Output each line of the material exactly as it stands.
--- Begin ---
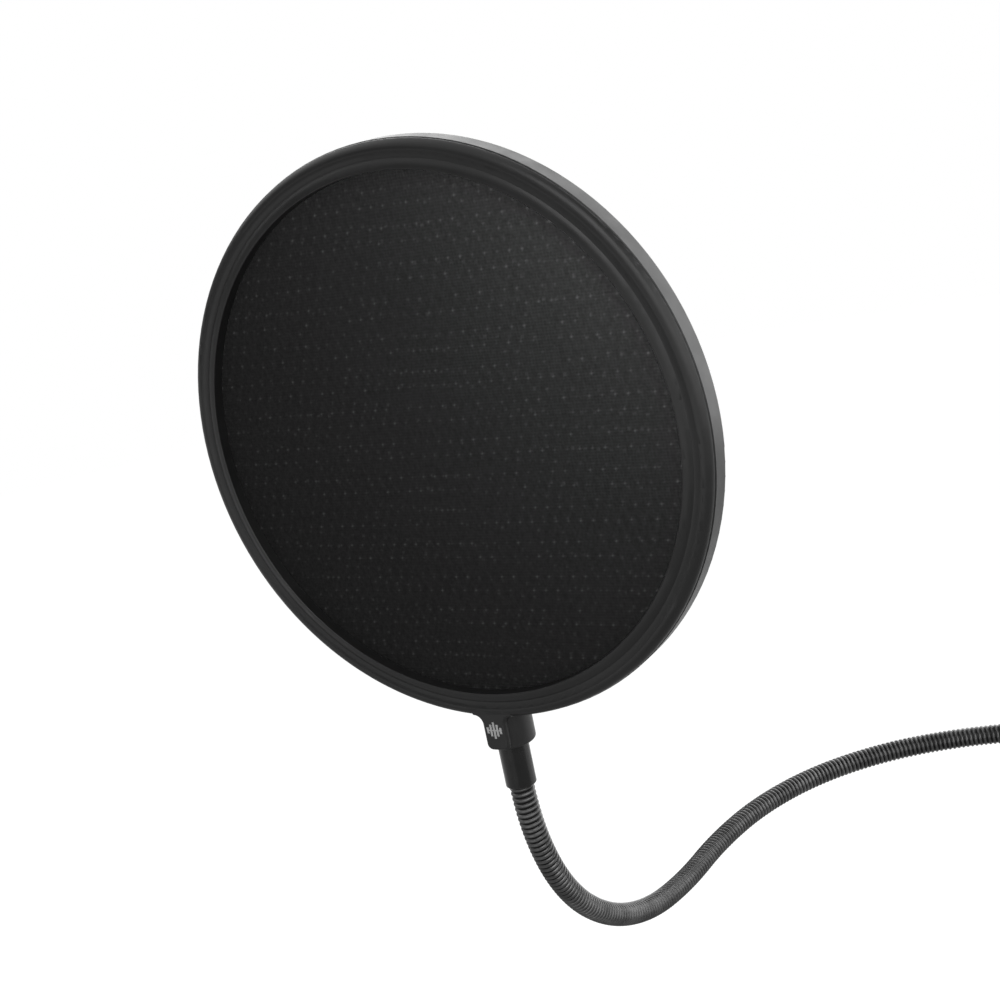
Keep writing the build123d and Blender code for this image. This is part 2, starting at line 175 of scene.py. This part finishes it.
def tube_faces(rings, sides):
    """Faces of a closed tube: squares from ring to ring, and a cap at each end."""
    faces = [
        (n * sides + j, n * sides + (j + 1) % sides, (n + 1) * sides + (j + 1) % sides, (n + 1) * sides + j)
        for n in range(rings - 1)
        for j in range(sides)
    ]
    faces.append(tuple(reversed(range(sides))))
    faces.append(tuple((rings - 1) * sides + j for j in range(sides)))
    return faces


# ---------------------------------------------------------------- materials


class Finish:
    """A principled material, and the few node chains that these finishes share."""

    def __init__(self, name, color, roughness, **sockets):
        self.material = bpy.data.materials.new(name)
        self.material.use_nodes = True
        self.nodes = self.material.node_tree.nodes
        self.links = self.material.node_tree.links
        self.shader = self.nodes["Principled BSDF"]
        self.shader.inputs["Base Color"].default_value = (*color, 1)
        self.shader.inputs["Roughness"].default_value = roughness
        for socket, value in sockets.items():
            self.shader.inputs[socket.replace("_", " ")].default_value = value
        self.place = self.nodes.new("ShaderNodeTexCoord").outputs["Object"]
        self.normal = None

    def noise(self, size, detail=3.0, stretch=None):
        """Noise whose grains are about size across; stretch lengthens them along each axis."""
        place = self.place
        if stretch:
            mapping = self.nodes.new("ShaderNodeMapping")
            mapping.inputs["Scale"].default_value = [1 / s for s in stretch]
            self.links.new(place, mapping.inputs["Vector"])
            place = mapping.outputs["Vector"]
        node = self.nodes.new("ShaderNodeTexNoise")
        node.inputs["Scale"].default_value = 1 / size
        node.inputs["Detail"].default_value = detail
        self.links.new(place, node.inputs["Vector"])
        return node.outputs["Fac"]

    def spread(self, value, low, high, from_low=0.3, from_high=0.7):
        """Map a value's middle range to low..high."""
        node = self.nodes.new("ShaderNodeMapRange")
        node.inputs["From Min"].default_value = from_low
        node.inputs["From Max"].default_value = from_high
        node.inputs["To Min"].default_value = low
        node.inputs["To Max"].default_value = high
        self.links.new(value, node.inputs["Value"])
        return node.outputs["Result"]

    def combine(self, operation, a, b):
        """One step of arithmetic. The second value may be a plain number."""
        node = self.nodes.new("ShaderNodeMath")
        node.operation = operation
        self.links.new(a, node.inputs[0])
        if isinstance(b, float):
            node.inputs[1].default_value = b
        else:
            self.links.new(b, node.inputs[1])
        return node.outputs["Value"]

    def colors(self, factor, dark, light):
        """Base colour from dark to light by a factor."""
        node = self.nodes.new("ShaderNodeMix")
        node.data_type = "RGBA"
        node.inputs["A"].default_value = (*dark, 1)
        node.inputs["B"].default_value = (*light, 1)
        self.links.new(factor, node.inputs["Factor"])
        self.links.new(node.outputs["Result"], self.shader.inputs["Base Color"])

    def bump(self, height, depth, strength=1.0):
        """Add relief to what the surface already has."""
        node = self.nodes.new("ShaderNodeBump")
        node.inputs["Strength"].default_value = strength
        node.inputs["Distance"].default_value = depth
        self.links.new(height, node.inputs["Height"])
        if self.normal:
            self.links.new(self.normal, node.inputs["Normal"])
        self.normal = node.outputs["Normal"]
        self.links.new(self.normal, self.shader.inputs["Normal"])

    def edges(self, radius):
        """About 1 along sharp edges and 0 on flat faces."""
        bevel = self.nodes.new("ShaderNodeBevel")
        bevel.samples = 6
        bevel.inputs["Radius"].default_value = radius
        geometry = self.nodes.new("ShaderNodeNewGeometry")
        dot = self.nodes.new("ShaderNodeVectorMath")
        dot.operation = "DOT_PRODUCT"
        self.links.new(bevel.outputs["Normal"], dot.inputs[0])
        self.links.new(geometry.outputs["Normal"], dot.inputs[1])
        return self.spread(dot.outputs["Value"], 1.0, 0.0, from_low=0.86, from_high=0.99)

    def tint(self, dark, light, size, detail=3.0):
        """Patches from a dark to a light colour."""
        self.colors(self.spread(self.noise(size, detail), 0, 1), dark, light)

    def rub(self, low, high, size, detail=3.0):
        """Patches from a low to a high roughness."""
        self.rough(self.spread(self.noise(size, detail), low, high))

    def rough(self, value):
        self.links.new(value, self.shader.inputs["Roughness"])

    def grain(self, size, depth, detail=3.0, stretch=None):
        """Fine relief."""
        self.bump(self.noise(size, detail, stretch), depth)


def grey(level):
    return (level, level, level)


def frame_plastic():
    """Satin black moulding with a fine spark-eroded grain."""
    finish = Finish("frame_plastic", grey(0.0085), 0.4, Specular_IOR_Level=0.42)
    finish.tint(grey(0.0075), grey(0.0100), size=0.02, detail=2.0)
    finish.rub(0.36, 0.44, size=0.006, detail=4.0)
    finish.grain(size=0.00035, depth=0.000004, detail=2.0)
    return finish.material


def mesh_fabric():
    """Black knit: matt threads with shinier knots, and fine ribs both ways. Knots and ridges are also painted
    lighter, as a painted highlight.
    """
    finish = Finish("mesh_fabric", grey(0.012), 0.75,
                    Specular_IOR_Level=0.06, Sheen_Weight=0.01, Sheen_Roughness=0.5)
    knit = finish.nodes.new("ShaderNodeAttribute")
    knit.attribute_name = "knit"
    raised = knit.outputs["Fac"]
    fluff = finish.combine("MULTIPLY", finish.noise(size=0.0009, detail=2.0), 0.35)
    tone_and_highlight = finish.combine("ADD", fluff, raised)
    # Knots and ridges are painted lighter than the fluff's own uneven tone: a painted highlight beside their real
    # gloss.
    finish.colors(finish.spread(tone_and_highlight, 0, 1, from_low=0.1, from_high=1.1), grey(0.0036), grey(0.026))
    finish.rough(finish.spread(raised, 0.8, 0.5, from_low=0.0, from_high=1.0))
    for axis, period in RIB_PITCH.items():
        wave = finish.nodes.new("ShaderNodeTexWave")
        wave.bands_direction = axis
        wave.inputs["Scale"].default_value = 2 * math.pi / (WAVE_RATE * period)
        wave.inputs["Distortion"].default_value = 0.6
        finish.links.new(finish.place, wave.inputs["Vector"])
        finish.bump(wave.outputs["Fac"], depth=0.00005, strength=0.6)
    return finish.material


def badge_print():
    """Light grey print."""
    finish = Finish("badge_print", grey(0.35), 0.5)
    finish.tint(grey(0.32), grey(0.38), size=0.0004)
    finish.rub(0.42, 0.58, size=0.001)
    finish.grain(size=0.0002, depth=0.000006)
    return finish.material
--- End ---
Result of the task =>
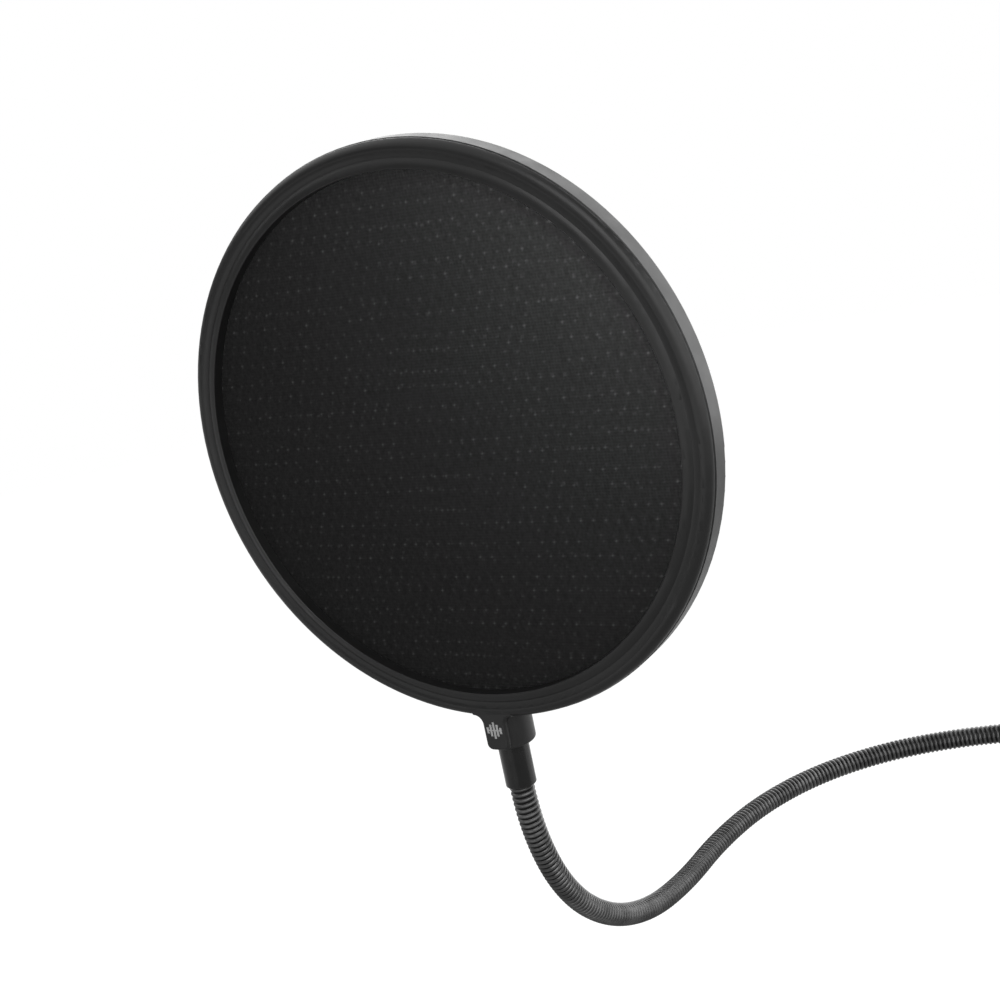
Keep writing the build123d and Blender code for this image. This is part 2, starting at line 175 of scene.py. This part finishes it.
def tube_faces(rings, sides):
    """Faces of a closed tube: squares from ring to ring, and a cap at each end."""
    faces = [
        (n * sides + j, n * sides + (j + 1) % sides, (n + 1) * sides + (j + 1) % sides, (n + 1) * sides + j)
        for n in range(rings - 1)
        for j in range(sides)
    ]
    faces.append(tuple(reversed(range(sides))))
    faces.append(tuple((rings - 1) * sides + j for j in range(sides)))
    return faces


# ---------------------------------------------------------------- materials


class Finish:
    """A principled material, and the few node chains that these finishes share."""

    def __init__(self, name, color, roughness, **sockets):
        self.material = bpy.data.materials.new(name)
        self.material.use_nodes = True
        self.nodes = self.material.node_tree.nodes
        self.links = self.material.node_tree.links
        self.shader = self.nodes["Principled BSDF"]
        self.shader.inputs["Base Color"].default_value = (*color, 1)
        self.shader.inputs["Roughness"].default_value = roughness
        for socket, value in sockets.items():
            self.shader.inputs[socket.replace("_", " ")].default_value = value
        self.place = self.nodes.new("ShaderNodeTexCoord").outputs["Object"]
        self.normal = None

    def noise(self, size, detail=3.0, stretch=None):
        """Noise whose grains are about size across; stretch lengthens them along each axis."""
        place = self.place
        if stretch:
            mapping = self.nodes.new("ShaderNodeMapping")
            mapping.inputs["Scale"].default_value = [1 / s for s in stretch]
            self.links.new(place, mapping.inputs["Vector"])
            place = mapping.outputs["Vector"]
        node = self.nodes.new("ShaderNodeTexNoise")
        node.inputs["Scale"].default_value = 1 / size
        node.inputs["Detail"].default_value = detail
        self.links.new(place, node.inputs["Vector"])
        return node.outputs["Fac"]

    def spread(self, value, low, high, from_low=0.3, from_high=0.7):
        """Map a value's middle range to low..high."""
        node = self.nodes.new("ShaderNodeMapRange")
        node.inputs["From Min"].default_value = from_low
        node.inputs["From Max"].default_value = from_high
        node.inputs["To Min"].default_value = low
        node.inputs["To Max"].default_value = high
        self.links.new(value, node.inputs["Value"])
        return node.outputs["Result"]

    def combine(self, operation, a, b):
        """One step of arithmetic. The second value may be a plain number."""
        node = self.nodes.new("ShaderNodeMath")
        node.operation = operation
        self.links.new(a, node.inputs[0])
        if isinstance(b, float):
            node.inputs[1].default_value = b
        else:
            self.links.new(b, node.inputs[1])
        return node.outputs["Value"]

    def colors(self, factor, dark, light):
        """Base colour from dark to light by a factor."""
        node = self.nodes.new("ShaderNodeMix")
        node.data_type = "RGBA"
        node.inputs["A"].default_value = (*dark, 1)
        node.inputs["B"].default_value = (*light, 1)
        self.links.new(factor, node.inputs["Factor"])
        self.links.new(node.outputs["Result"], self.shader.inputs["Base Color"])

    def bump(self, height, depth, strength=1.0):
        """Add relief to what the surface already has."""
        node = self.nodes.new("ShaderNodeBump")
        node.inputs["Strength"].default_value = strength
        node.inputs["Distance"].default_value = depth
        self.links.new(height, node.inputs["Height"])
        if self.normal:
            self.links.new(self.normal, node.inputs["Normal"])
        self.normal = node.outputs["Normal"]
        self.links.new(self.normal, self.shader.inputs["Normal"])

    def edges(self, radius):
        """About 1 along sharp edges and 0 on flat faces."""
        bevel = self.nodes.new("ShaderNodeBevel")
        bevel.samples = 6
        bevel.inputs["Radius"].default_value = radius
        geometry = self.nodes.new("ShaderNodeNewGeometry")
        dot = self.nodes.new("ShaderNodeVectorMath")
        dot.operation = "DOT_PRODUCT"
        self.links.new(bevel.outputs["Normal"], dot.inputs[0])
        self.links.new(geometry.outputs["Normal"], dot.inputs[1])
        return self.spread(dot.outputs["Value"], 1.0, 0.0, from_low=0.86, from_high=0.99)

    def tint(self, dark, light, size, detail=3.0):
        """Patches from a dark to a light colour."""
        self.colors(self.spread(self.noise(size, detail), 0, 1), dark, light)

    def rub(self, low, high, size, detail=3.0):
        """Patches from a low to a high roughness."""
        self.rough(self.spread(self.noise(size, detail), low, high))

    def rough(self, value):
        self.links.new(value, self.shader.inputs["Roughness"])

    def grain(self, size, depth, detail=3.0, stretch=None):
        """Fine relief."""
        self.bump(self.noise(size, detail, stretch), depth)


def grey(level):
    return (level, level, level)


def frame_plastic():
    """Satin black moulding with a fine spark-eroded grain."""
    finish = Finish("frame_plastic", grey(0.0085), 0.4, Specular_IOR_Level=0.42)
    finish.tint(grey(0.0075), grey(0.0100), size=0.02, detail=2.0)
    finish.rub(0.36, 0.44, size=0.006, detail=4.0)
    finish.grain(size=0.00035, depth=0.000004, detail=2.0)
    return finish.material


def mesh_fabric():
    """Black knit: matt threads with shinier knots, and fine ribs both ways. Knots and ridges are also painted
    lighter, as a painted highlight.
    """
    finish = Finish("mesh_fabric", grey(0.012), 0.75,
                    Specular_IOR_Level=0.06, Sheen_Weight=0.01, Sheen_Roughness=0.5)
    knit = finish.nodes.new("ShaderNodeAttribute")
    knit.attribute_name = "knit"
    raised = knit.outputs["Fac"]
    fluff = finish.combine("MULTIPLY", finish.noise(size=0.0009, detail=2.0), 0.35)
    tone_and_highlight = finish.combine("ADD", fluff, raised)
    # Knots and ridges are painted lighter than the fluff's own uneven tone: a painted highlight beside their real
    # gloss.
    finish.colors(finish.spread(tone_and_highlight, 0, 1, from_low=0.1, from_high=1.1), grey(0.0036), grey(0.026))
    finish.rough(finish.spread(raised, 0.8, 0.5, from_low=0.0, from_high=1.0))
    for axis, period in RIB_PITCH.items():
        wave = finish.nodes.new("ShaderNodeTexWave")
        wave.bands_direction = axis
        wave.inputs["Scale"].default_value = 2 * math.pi / (WAVE_RATE * period)
        wave.inputs["Distortion"].default_value = 0.6
        finish.links.new(finish.place, wave.inputs["Vector"])
        finish.bump(wave.outputs["Fac"], depth=0.00005, strength=0.6)
    return finish.material


def badge_print():
    """Light grey print."""
    finish = Finish("badge_print", grey(0.35), 0.5)
    finish.tint(grey(0.32), grey(0.38), size=0.0004)
    finish.rub(0.42, 0.58, size=0.001)
    finish.grain(size=0.0002, depth=0.000006)
    return finish.material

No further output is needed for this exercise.